# [Material provided]

§

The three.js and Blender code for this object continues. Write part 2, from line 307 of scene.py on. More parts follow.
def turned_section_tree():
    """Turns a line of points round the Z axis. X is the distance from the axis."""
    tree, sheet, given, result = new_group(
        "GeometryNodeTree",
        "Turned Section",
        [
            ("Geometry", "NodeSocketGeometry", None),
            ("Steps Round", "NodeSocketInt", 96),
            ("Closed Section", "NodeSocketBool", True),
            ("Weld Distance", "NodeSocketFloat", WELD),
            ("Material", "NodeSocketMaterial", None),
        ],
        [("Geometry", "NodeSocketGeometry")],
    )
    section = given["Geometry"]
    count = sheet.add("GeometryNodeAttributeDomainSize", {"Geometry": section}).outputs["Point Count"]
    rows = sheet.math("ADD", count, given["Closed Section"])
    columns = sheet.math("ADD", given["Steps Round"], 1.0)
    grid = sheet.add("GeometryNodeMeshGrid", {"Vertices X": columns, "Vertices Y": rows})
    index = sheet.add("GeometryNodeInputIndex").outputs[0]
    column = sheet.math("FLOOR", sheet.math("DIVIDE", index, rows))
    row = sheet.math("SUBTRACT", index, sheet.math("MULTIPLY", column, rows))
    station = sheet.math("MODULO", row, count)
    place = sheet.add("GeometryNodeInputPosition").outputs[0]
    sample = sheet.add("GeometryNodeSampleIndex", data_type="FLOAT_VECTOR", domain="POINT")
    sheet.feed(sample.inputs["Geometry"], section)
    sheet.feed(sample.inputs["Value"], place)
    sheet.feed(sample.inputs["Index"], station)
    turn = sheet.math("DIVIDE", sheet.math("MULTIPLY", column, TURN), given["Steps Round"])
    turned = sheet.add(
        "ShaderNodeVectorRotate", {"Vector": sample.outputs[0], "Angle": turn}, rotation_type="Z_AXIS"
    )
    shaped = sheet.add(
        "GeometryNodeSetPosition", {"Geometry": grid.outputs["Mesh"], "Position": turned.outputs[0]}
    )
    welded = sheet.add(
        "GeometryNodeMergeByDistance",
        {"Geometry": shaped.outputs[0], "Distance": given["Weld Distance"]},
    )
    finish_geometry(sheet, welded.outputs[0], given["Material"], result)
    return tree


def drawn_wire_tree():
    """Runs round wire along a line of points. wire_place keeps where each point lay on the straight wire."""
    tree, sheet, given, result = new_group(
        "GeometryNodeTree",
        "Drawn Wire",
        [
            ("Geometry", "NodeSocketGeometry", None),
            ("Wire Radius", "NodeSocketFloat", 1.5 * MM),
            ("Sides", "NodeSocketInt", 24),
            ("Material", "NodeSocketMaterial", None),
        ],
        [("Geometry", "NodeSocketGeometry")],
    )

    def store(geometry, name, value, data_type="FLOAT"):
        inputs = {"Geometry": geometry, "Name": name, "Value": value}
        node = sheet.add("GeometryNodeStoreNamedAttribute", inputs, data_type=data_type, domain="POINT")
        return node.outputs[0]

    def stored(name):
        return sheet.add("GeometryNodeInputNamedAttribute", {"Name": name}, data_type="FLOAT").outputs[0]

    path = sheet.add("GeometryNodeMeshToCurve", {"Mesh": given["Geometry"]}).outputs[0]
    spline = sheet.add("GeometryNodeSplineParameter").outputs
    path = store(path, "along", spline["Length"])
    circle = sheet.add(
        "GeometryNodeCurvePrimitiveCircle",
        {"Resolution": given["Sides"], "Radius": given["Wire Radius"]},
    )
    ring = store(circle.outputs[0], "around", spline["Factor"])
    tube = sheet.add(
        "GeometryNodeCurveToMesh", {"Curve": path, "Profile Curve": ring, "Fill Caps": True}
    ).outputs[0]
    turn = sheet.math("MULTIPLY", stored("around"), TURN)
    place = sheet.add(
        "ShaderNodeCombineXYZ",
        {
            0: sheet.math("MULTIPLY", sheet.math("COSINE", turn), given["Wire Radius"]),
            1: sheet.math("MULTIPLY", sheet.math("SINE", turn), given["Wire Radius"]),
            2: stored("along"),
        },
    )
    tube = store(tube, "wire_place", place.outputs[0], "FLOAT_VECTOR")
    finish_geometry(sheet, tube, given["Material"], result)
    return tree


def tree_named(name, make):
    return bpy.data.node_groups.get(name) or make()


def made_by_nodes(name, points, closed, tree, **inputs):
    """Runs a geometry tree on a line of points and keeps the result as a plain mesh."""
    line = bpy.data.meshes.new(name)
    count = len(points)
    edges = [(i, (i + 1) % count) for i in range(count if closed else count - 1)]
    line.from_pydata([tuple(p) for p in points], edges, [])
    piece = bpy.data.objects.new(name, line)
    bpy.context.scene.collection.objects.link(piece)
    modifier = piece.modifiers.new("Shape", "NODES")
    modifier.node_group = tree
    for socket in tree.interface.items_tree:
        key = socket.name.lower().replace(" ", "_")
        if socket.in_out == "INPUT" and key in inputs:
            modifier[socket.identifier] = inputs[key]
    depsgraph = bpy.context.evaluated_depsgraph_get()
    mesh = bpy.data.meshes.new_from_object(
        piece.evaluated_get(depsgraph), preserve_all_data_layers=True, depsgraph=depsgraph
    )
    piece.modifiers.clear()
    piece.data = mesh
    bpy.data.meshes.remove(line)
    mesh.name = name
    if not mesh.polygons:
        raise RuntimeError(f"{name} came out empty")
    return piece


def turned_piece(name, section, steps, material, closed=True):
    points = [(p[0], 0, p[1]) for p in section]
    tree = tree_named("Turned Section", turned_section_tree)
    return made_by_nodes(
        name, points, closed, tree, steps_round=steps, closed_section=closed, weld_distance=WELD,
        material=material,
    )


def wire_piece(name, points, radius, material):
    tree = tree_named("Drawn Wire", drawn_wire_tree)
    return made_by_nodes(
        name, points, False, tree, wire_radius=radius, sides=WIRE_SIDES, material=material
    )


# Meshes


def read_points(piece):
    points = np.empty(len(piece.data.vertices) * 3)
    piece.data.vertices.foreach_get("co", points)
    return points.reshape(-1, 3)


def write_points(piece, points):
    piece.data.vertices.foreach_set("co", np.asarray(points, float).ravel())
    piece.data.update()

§

# [Task instructions]
Transcribe the material above in its entirety. Match it exactly.

# [Reply to the exercise]
The three.js and Blender code for this object continues. Write part 2, from line 307 of scene.py on. More parts follow.
def turned_section_tree():
    """Turns a line of points round the Z axis. X is the distance from the axis."""
    tree, sheet, given, result = new_group(
        "GeometryNodeTree",
        "Turned Section",
        [
            ("Geometry", "NodeSocketGeometry", None),
            ("Steps Round", "NodeSocketInt", 96),
            ("Closed Section", "NodeSocketBool", True),
            ("Weld Distance", "NodeSocketFloat", WELD),
            ("Material", "NodeSocketMaterial", None),
        ],
        [("Geometry", "NodeSocketGeometry")],
    )
    section = given["Geometry"]
    count = sheet.add("GeometryNodeAttributeDomainSize", {"Geometry": section}).outputs["Point Count"]
    rows = sheet.math("ADD", count, given["Closed Section"])
    columns = sheet.math("ADD", given["Steps Round"], 1.0)
    grid = sheet.add("GeometryNodeMeshGrid", {"Vertices X": columns, "Vertices Y": rows})
    index = sheet.add("GeometryNodeInputIndex").outputs[0]
    column = sheet.math("FLOOR", sheet.math("DIVIDE", index, rows))
    row = sheet.math("SUBTRACT", index, sheet.math("MULTIPLY", column, rows))
    station = sheet.math("MODULO", row, count)
    place = sheet.add("GeometryNodeInputPosition").outputs[0]
    sample = sheet.add("GeometryNodeSampleIndex", data_type="FLOAT_VECTOR", domain="POINT")
    sheet.feed(sample.inputs["Geometry"], section)
    sheet.feed(sample.inputs["Value"], place)
    sheet.feed(sample.inputs["Index"], station)
    turn = sheet.math("DIVIDE", sheet.math("MULTIPLY", column, TURN), given["Steps Round"])
    turned = sheet.add(
        "ShaderNodeVectorRotate", {"Vector": sample.outputs[0], "Angle": turn}, rotation_type="Z_AXIS"
    )
    shaped = sheet.add(
        "GeometryNodeSetPosition", {"Geometry": grid.outputs["Mesh"], "Position": turned.outputs[0]}
    )
    welded = sheet.add(
        "GeometryNodeMergeByDistance",
        {"Geometry": shaped.outputs[0], "Distance": given["Weld Distance"]},
    )
    finish_geometry(sheet, welded.outputs[0], given["Material"], result)
    return tree


def drawn_wire_tree():
    """Runs round wire along a line of points. wire_place keeps where each point lay on the straight wire."""
    tree, sheet, given, result = new_group(
        "GeometryNodeTree",
        "Drawn Wire",
        [
            ("Geometry", "NodeSocketGeometry", None),
            ("Wire Radius", "NodeSocketFloat", 1.5 * MM),
            ("Sides", "NodeSocketInt", 24),
            ("Material", "NodeSocketMaterial", None),
        ],
        [("Geometry", "NodeSocketGeometry")],
    )

    def store(geometry, name, value, data_type="FLOAT"):
        inputs = {"Geometry": geometry, "Name": name, "Value": value}
        node = sheet.add("GeometryNodeStoreNamedAttribute", inputs, data_type=data_type, domain="POINT")
        return node.outputs[0]

    def stored(name):
        return sheet.add("GeometryNodeInputNamedAttribute", {"Name": name}, data_type="FLOAT").outputs[0]

    path = sheet.add("GeometryNodeMeshToCurve", {"Mesh": given["Geometry"]}).outputs[0]
    spline = sheet.add("GeometryNodeSplineParameter").outputs
    path = store(path, "along", spline["Length"])
    circle = sheet.add(
        "GeometryNodeCurvePrimitiveCircle",
        {"Resolution": given["Sides"], "Radius": given["Wire Radius"]},
    )
    ring = store(circle.outputs[0], "around", spline["Factor"])
    tube = sheet.add(
        "GeometryNodeCurveToMesh", {"Curve": path, "Profile Curve": ring, "Fill Caps": True}
    ).outputs[0]
    turn = sheet.math("MULTIPLY", stored("around"), TURN)
    place = sheet.add(
        "ShaderNodeCombineXYZ",
        {
            0: sheet.math("MULTIPLY", sheet.math("COSINE", turn), given["Wire Radius"]),
            1: sheet.math("MULTIPLY", sheet.math("SINE", turn), given["Wire Radius"]),
            2: stored("along"),
        },
    )
    tube = store(tube, "wire_place", place.outputs[0], "FLOAT_VECTOR")
    finish_geometry(sheet, tube, given["Material"], result)
    return tree


def tree_named(name, make):
    return bpy.data.node_groups.get(name) or make()


def made_by_nodes(name, points, closed, tree, **inputs):
    """Runs a geometry tree on a line of points and keeps the result as a plain mesh."""
    line = bpy.data.meshes.new(name)
    count = len(points)
    edges = [(i, (i + 1) % count) for i in range(count if closed else count - 1)]
    line.from_pydata([tuple(p) for p in points], edges, [])
    piece = bpy.data.objects.new(name, line)
    bpy.context.scene.collection.objects.link(piece)
    modifier = piece.modifiers.new("Shape", "NODES")
    modifier.node_group = tree
    for socket in tree.interface.items_tree:
        key = socket.name.lower().replace(" ", "_")
        if socket.in_out == "INPUT" and key in inputs:
            modifier[socket.identifier] = inputs[key]
    depsgraph = bpy.context.evaluated_depsgraph_get()
    mesh = bpy.data.meshes.new_from_object(
        piece.evaluated_get(depsgraph), preserve_all_data_layers=True, depsgraph=depsgraph
    )
    piece.modifiers.clear()
    piece.data = mesh
    bpy.data.meshes.remove(line)
    mesh.name = name
    if not mesh.polygons:
        raise RuntimeError(f"{name} came out empty")
    return piece


def turned_piece(name, section, steps, material, closed=True):
    points = [(p[0], 0, p[1]) for p in section]
    tree = tree_named("Turned Section", turned_section_tree)
    return made_by_nodes(
        name, points, closed, tree, steps_round=steps, closed_section=closed, weld_distance=WELD,
        material=material,
    )


def wire_piece(name, points, radius, material):
    tree = tree_named("Drawn Wire", drawn_wire_tree)
    return made_by_nodes(
        name, points, False, tree, wire_radius=radius, sides=WIRE_SIDES, material=material
    )


# Meshes


def read_points(piece):
    points = np.empty(len(piece.data.vertices) * 3)
    piece.data.vertices.foreach_get("co", points)
    return points.reshape(-1, 3)


def write_points(piece, points):
    piece.data.vertices.foreach_set("co", np.asarray(points, float).ravel())
    piece.data.update()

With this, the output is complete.